Fulton provides new meaning to the words ``pregnant pause'' when his Tartuffe tells Elmire ``Nothing lifts my... spirits higher'' during a particularly heated moment.

This comedy has a couple of charades going on. In the climax, the play's greatest scene, Tartuffe is exposed in more ways than one.

A number of characterizations make this play great fun. Sally Groth is irresistibly insolent as maid Dorine, who inserts herself into all the family affairs. Orgon repeatedly tries to put her in her place, but we know who really runs the show.

The talented Groth, whose face is almost too elegantly radiant to be that of a maid's, is otherwise perfectly suited for this role. Dorine's teasing of both Orgon and the naive Mariane is relentless: This servant's quite proud of her sauciness. Groth lets us in on the big joke with a well-timed big wink.

Other humorous characters include Thackaberry's pig-headed Orgon and Mary Jane Nottage's ill-tempered Pernelle, Orgon's mother.

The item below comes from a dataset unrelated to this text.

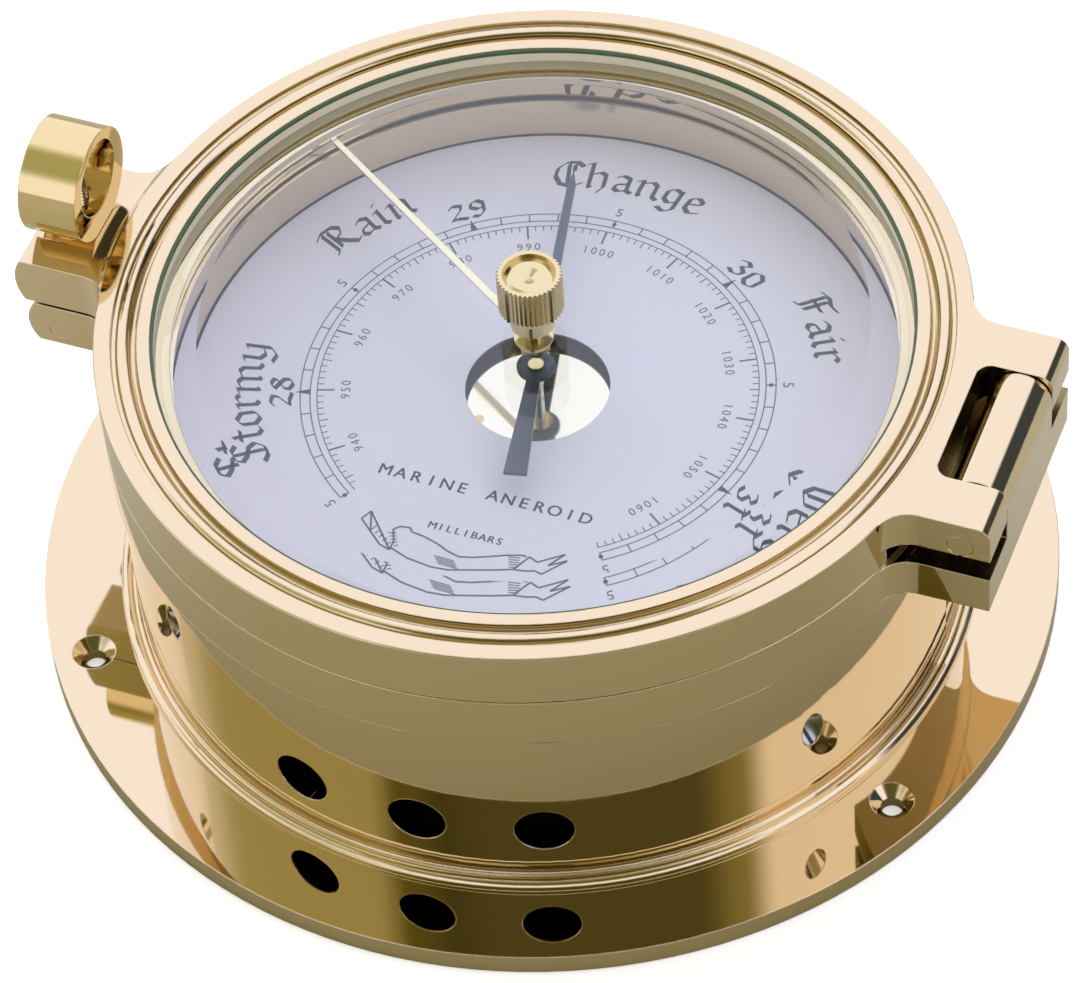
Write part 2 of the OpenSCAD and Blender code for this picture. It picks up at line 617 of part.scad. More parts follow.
// Cove that carries the bezel's edge down to the clamp lug
module clamp_flare() intersection() {
    rotate_extrude() polygon(concat([[rim_r - 1, seat_top - 1], [rim_r + flare_w, seat_top - 1]],
        arc([rim_r + flare_w, seat_top + flare_r], flare_r, 270, 180 + asin(1 - seat_drop / flare_r), 8),
        [[rim_r - 1, bezel_top]]));
    translate([-rim_r - 30, -clamp_w / 2 - lug_fillet, seat_top - 2]) cube([50, clamp_w + 2 * lug_fillet, 8]);
    translate([0, 0, seat_top - 2]) linear_extrude(8) mirror([1, 0]) lug_plan(clamp_w, rim_r + 20);
}
// Lets the closed nut's flat underside swing outward about the pivot pin
module nut_relief() difference() {
    translate([bolt_x - 20, -relief_w / 2, seat_top - 5]) cube([20, relief_w, 10]);
    bar_y(bolt_x, pivot_z, seat_top - pivot_z, -relief_w, relief_w);
}
module glass_gasket() color([0.55, 0.52, 0.42])
    ring(glass_r, glass_r - gasket_w, glass_z - gasket_t, glass_z);
module glass() color([0.8, 0.9, 0.85, 0.4]) difference() {
    rotate_extrude() polygon([[0, glass_z], [glass_r, glass_z], [glass_r, glass_edge_z - 0.1],
        [glass_r - bevel_w, glass_top], [0, glass_top]]);
    post(0, 0, set_shaft_r + run_fit, glass_z - 1, glass_top + 1);
}
module glass_retaining_ring() color(BRASS) ring(ring_r - 0.03, ring_inner_r, glass_edge_z + 0.3, ring_top);

// Knurled knob whose shaft passes through the glass and carries the set hand
module set_knob() color(BRASS) {
    r = knob_d / 2;
    z0 = glass_top + 0.05;
    top = z0 + knob_h;
    head_z = top - knob_head_h;
    difference() {
        translate([0, 0, head_z]) linear_extrude(knob_head_h) polygon([for (i = [0:2 * knob_flutes - 1])
            at_angle(r - flute_depth * (i % 2), i * 180 / knob_flutes)]);
        rotate_extrude() polygon([[0, top - 1.3], [0.9, top - 0.9], [1.9, top - 0.5], [r - 2.2, top - 0.6],
            [r - 1.2, top - 1], [r - 0.9, top + 1], [0, top + 1]]);
    }
    rotate_extrude() polygon([[0, z0], [r * 0.68, z0], [r * 0.68, head_z - 1.4], [r * 0.62, head_z - 1.3],
        [r * 0.8, head_z - 0.2], [r * 0.8, head_z + 0.1], [0, head_z + 0.1]]);
    post(0, 0, set_shaft_r, set_nut_z - 0.3, z0 + eps);
}
module friction_washer() color(STEEL) ring(3.4, set_shaft_r, washer_z, washer_z + 0.35);
module set_hand() color(GILT) difference() {
    translate([0, 0, set_hand_z]) rotate(set_hand_angle) linear_extrude(0.6) union() {
        circle(r = 3);
        polygon([[0, -0.65], [set_hand_len, -0.5], [set_hand_len, 0.5], [0, 0.65]]);
    }
    post(0, 0, set_shaft_r, set_hand_z - 1, set_hand_z + 2);
}
module set_hand_nut() color(BRASS) difference() {
    translate([0, 0, set_nut_z]) cylinder(r = 2.9, h = 1.4, $fn = 6);
    post(0, 0, set_shaft_r, set_nut_z - 1, set_nut_z + 2);
}

// Eye bolt with a grooved thread at its top
module swing_bolt() color(SATIN_BRASS) {
    pitch = 0.8;
    r = bolt_d / 2;
    threads = floor((bolt_top - nut_z + 2) / pitch);
    thread_z = bolt_top - 0.4 - threads * pitch;
    difference() {
        union() {
            bar_y(bolt_x, pivot_z, eye_r, -3, 3);
            post(bolt_x, 0, r - 0.45, pivot_z, thread_z + 0.1);
            translate([bolt_x, 0, 0]) rotate_extrude() polygon(concat([[0, thread_z]],
                [for (i = [0:threads - 1], c = [[r - 0.45, 0], [r, 0.3], [r, 0.5]])
                    [c[0], thread_z + (i + c[1]) * pitch]],
                [[r - 0.45, bolt_top - 0.4], [r - 0.8, bolt_top], [0, bolt_top]]));
        }
        bar_y(bolt_x, pivot_z, pivot_pin_d / 2 + run_fit, -5, 5);
    }
}
// Eye nut: a thick eccentric ring on a flat seat, tapped through its lower wall
module ring_nut() color(BRASS) difference() {
    union() {
        bar_x(0, ring_z, ring_r_out, bolt_x - ring_w / 2, bolt_x + ring_w / 2);
        post(bolt_x, 0, boss_r, nut_z, ring_z - 4);
    }
    bar_x(0, eye_z, eye_d / 2, bolt_x - ring_w, bolt_x + ring_w);
    translate([bolt_x - 15, -15, nut_z - 10]) cube([30, 30, 10]);
    post(bolt_x, 0, bolt_d / 2 + run_fit, nut_z - 1, eye_z);
}

mounting_flange();
case_drum();
case_rim();
flange_screws();
back_cover();
back_cover_screws();
hinge_pin();
clamp_pivot_pin();
locking_screws();
dial_surround();
dial_plate();
dial_feet();
movement_base_plate();
base_plate_screws();
movement_pillars();
movement_top_plate();
train_plate();
train_pillars();
shaft_brackets();
capsule();
capsule_nut();
capsule_post();
spring_bridge();
main_spring();
spring_screws();
adjusting_screw();
hairspring();
hairspring_stud();
main_lever();
link();
rocking_shaft();
sector_gear();
sector_arbor();
pointer_arbor();
hairspring_collet();
pointer();
pointer_bush();
bezel_ring();
glass();
glass_gasket();
glass_retaining_ring();
set_knob();
friction_washer();
set_hand();
set_hand_nut();
swing_bolt();
ring_nut();
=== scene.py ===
"""Looks for the ship's aneroid barometer: materials, dial print, small details, light and camera.

Lengths in the lists are millimetres in the row frame; MM turns them into metres.
"""
import json
import math

import bmesh
import bpy
from mathutils import Matrix, Vector


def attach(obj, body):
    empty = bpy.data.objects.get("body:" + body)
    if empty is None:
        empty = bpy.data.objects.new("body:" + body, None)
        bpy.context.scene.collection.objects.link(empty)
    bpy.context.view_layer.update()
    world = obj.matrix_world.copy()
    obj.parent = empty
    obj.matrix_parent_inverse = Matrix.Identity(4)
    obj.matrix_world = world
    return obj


MM = 0.001
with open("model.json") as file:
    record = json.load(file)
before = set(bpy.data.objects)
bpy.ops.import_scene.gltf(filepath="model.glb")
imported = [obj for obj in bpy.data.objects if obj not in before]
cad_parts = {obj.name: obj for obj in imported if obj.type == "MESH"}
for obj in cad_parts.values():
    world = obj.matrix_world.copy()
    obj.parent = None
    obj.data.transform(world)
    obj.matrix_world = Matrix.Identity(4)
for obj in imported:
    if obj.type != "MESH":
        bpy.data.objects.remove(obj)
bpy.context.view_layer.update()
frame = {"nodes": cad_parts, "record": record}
nodes = frame["nodes"]

# ---------------------------------------------------------------- camera
cam_data = bpy.data.cameras.new("camera")
cam = bpy.data.objects.new("camera", cam_data)
bpy.context.scene.collection.objects.link(cam)
cam_data.sensor_fit = "HORIZONTAL"
cam_data.sensor_width = 36
cam_data.lens = 181.3
cam_data.shift_x = 0.0111
cam_data.shift_y = 0.006
cam_data.clip_start = 0.05
cam_data.clip_end = 20
right = Vector((0.936, 0.3478, -0.0537)).normalized()
back = Vector((0.266, -0.5993, 0.7551)).normalized()
up = back.cross(right).normalized()
right = up.cross(back)
basis = Matrix((right, up, back)).transposed().to_4x4()
cam.matrix_world = Matrix.Translation(Vector((251.2, -573.9, 739.0)) * MM) @ basis
bpy.context.scene.camera = cam


# ---------------------------------------------------------------- materials
def principled(name, color, metallic=0.0, rough=0.4, ior=1.5, spec=0.5):
    """A new Principled material: the material, its node tree and its shader."""
    m = bpy.data.materials.new(name)
    m.use_nodes = True
    b = m.node_tree.nodes["Principled BSDF"]
    b.inputs["Base Color"].default_value = (*color, 1)
    b.inputs["Metallic"].default_value = metallic
    b.inputs["Roughness"].default_value = rough
    b.inputs["IOR"].default_value = ior
    b.inputs["Specular IOR Level"].default_value = spec
    return m, m.node_tree, b


def node(tree, kind, **values):
    """A new node with the given settings."""
    n = tree.nodes.new(kind)
    for k, v in values.items():
        setattr(n, k, v)
    return n


def vary_roughness(tree, bsdf, low, high, scale):
    """Fine polish marks: noise that only moves the roughness between two values."""
    tc = node(tree, "ShaderNodeTexCoord")
    nz = node(tree, "ShaderNodeTexNoise")
    nz.inputs["Scale"].default_value = scale
    nz.inputs["Detail"].default_value = 4
    mr = node(tree, "ShaderNodeMapRange")
    mr.inputs["From Min"].default_value = 0.35
    mr.inputs["From Max"].default_value = 0.7
    mr.inputs["To Min"].default_value = low
    mr.inputs["To Max"].default_value = high
    tree.links.new(tc.outputs["Object"], nz.inputs["Vector"])
    tree.links.new(nz.outputs["Fac"], mr.inputs["Value"])
    tree.links.new(mr.outputs["Result"], bsdf.inputs["Roughness"])


def round_edges(tree, bsdf, radius):
    """Shade sharp edges as if rounded by a radius in millimetres."""
    bv = node(tree, "ShaderNodeBevel", samples=4)
    bv.inputs["Radius"].default_value = radius * MM
    tree.links.new(bv.outputs["Normal"], bsdf.inputs["Normal"])


def brass(name, color, low, high, scale=60, edge=0.35):
    m, t, b = principled(name, color, metallic=1.0, rough=low)
    vary_roughness(t, b, low, high, scale)
    if edge:
        round_edges(t, b, edge)
    return m


POLISHED = (0.75, 0.61, 0.385)
mat_case = brass("polished_brass", POLISHED, 0.025, 0.06)
mat_wall = brass("turned_brass_wall", (0.78, 0.66, 0.46), 0.12, 0.22, 90, 0.0)
mat_knob = brass("knob_brass", (0.72, 0.60, 0.33), 0.10, 0.2, 200, 0.08)
mat_satin = brass("satin_brass", (0.72, 0.52, 0.24), 0.2, 0.32, 120, 0.1)
mat_gilt = brass("gilt_plate", (0.84, 0.77, 0.62), 0.05, 0.1, 70, 0.1)
mat_hand = brass("gilt_hand", (0.86, 0.76, 0.52), 0.25, 0.35, 90, 0.0)
mat_steel = brass("bright_steel", (0.50, 0.51, 0.53), 0.2, 0.35, 150, 0.1)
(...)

The only thing that threw me off in this show was Maggie Morgan's gaping-mouthed, vacant-eyed servant, Flipotte. This space cadet act was a bit overdone.

Translator Wayne Turney, an Actors' Summit actor and board member, has provided audiences highly accessible language with this work. Humor is abundant in lines such as this from maid Dorine to the young Mariane:

"...A dutiful daughter mustn't be so spunky.
Even if her father wants her to marry a monkey,
She must obey.''

Tartuffe, which satirizes religious hypocrisy, was scandalous to the powerful clergy of the 1660s. It doesn't carry near the same controversy today, but we can enjoy the biting comedy while admiring Moliere for being a rebel in his time. Moliere first performed the play before King Louis XIV in 1664. The piece was banned for an additional five years before it was allowed an official public performance.

Actors' Summit's performance is set in the Napoleonic era of the early 1800s. Once again, costume designer MaryJo Alexander has outdone herself with gorgeous empire-waist gowns that feature elaborate brocades and trims. In her attention to detail, she even has husband Thackaberry in a huge maroon sash tied over his waistcoat, Napoleonic style.